__Records for processing__.
____________________
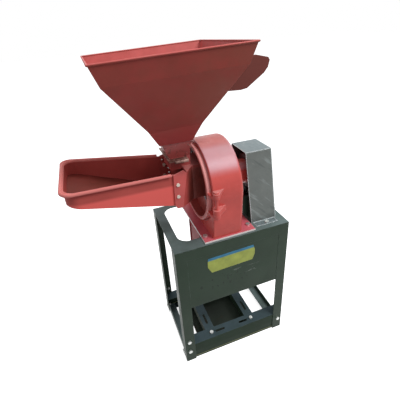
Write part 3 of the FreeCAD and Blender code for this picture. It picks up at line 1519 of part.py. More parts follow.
____________________
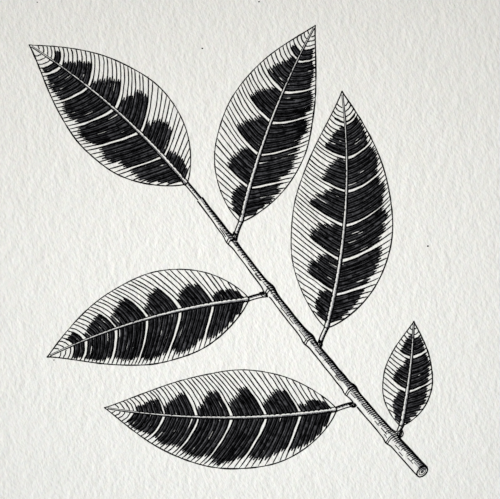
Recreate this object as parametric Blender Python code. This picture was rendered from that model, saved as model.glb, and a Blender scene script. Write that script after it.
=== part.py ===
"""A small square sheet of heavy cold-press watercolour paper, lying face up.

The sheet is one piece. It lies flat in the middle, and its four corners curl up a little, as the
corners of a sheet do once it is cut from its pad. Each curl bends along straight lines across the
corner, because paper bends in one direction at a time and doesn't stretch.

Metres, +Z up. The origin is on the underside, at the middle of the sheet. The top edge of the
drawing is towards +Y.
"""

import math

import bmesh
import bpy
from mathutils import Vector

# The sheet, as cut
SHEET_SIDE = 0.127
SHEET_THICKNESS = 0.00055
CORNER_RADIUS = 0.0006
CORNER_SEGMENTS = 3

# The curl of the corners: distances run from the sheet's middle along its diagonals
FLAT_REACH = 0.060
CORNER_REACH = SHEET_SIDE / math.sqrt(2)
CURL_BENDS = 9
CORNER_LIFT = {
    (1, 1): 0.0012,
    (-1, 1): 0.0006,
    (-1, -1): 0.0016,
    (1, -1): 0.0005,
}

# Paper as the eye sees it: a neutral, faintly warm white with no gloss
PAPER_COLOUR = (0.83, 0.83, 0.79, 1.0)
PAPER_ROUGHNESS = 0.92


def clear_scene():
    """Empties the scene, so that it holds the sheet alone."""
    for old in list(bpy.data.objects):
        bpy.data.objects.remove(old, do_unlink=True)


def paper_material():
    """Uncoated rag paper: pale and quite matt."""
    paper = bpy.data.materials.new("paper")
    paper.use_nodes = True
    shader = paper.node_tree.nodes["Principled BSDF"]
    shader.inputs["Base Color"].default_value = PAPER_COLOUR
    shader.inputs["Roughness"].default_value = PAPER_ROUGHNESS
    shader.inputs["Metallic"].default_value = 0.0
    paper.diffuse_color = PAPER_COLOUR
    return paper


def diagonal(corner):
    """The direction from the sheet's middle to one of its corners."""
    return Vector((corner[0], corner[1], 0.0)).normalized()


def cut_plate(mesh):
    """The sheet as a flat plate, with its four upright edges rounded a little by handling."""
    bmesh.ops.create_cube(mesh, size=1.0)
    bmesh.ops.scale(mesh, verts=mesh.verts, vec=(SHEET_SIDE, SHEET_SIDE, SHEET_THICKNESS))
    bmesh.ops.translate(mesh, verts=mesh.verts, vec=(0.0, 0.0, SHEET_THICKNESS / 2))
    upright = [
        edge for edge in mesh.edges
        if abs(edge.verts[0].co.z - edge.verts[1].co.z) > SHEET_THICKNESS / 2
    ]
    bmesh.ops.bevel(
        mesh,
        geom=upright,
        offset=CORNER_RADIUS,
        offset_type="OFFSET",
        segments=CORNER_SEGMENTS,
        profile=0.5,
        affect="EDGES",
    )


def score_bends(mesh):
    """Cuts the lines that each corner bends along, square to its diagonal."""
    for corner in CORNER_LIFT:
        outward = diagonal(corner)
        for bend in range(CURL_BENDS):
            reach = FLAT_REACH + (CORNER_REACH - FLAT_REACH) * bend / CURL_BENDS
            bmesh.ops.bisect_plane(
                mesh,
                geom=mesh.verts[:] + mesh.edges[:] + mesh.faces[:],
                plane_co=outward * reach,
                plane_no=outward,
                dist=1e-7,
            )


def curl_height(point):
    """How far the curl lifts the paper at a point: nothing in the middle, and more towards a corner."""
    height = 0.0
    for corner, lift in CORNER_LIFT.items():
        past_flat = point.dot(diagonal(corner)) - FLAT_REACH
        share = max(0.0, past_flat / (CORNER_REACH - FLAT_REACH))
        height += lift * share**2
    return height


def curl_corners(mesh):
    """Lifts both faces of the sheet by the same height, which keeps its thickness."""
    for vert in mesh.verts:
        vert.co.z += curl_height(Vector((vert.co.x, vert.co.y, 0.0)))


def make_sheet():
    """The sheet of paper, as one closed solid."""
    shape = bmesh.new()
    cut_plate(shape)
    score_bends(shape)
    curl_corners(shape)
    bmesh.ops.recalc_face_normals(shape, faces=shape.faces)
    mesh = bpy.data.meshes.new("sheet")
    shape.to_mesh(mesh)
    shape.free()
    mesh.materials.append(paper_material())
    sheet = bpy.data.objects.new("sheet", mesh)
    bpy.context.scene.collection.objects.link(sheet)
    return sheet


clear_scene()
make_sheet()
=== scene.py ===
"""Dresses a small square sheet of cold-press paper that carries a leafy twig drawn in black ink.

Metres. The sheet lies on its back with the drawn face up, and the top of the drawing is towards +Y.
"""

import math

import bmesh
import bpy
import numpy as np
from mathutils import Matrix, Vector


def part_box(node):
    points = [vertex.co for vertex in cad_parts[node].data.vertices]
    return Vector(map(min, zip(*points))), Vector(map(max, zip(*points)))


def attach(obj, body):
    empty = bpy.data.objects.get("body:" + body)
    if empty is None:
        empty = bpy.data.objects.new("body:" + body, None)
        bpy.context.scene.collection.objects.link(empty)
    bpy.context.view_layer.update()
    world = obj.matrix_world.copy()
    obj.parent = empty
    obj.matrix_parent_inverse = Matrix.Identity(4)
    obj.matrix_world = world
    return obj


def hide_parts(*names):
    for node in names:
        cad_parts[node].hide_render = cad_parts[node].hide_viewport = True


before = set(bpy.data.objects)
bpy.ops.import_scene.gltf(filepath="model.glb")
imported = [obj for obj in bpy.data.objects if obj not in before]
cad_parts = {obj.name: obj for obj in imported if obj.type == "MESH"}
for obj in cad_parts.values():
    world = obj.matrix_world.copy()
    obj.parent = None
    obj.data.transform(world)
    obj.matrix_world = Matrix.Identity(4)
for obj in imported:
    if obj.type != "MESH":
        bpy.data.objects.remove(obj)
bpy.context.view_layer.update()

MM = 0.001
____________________
__Aim of the task__. Return exactly, and only, the lines from the one containing "zip(*points))), Vector(map(max, zip(*points)))" down to the one containing "bpy.context.scene.collection.objects.link(empty)", with both of those lines included.

__Written solution__.
    return Vector(map(min, zip(*points))), Vector(map(max, zip(*points)))


def attach(obj, body):
    empty = bpy.data.objects.get("body:" + body)
    if empty is None:
        empty = bpy.data.objects.new("body:" + body, None)
        bpy.context.scene.collection.objects.link(empty)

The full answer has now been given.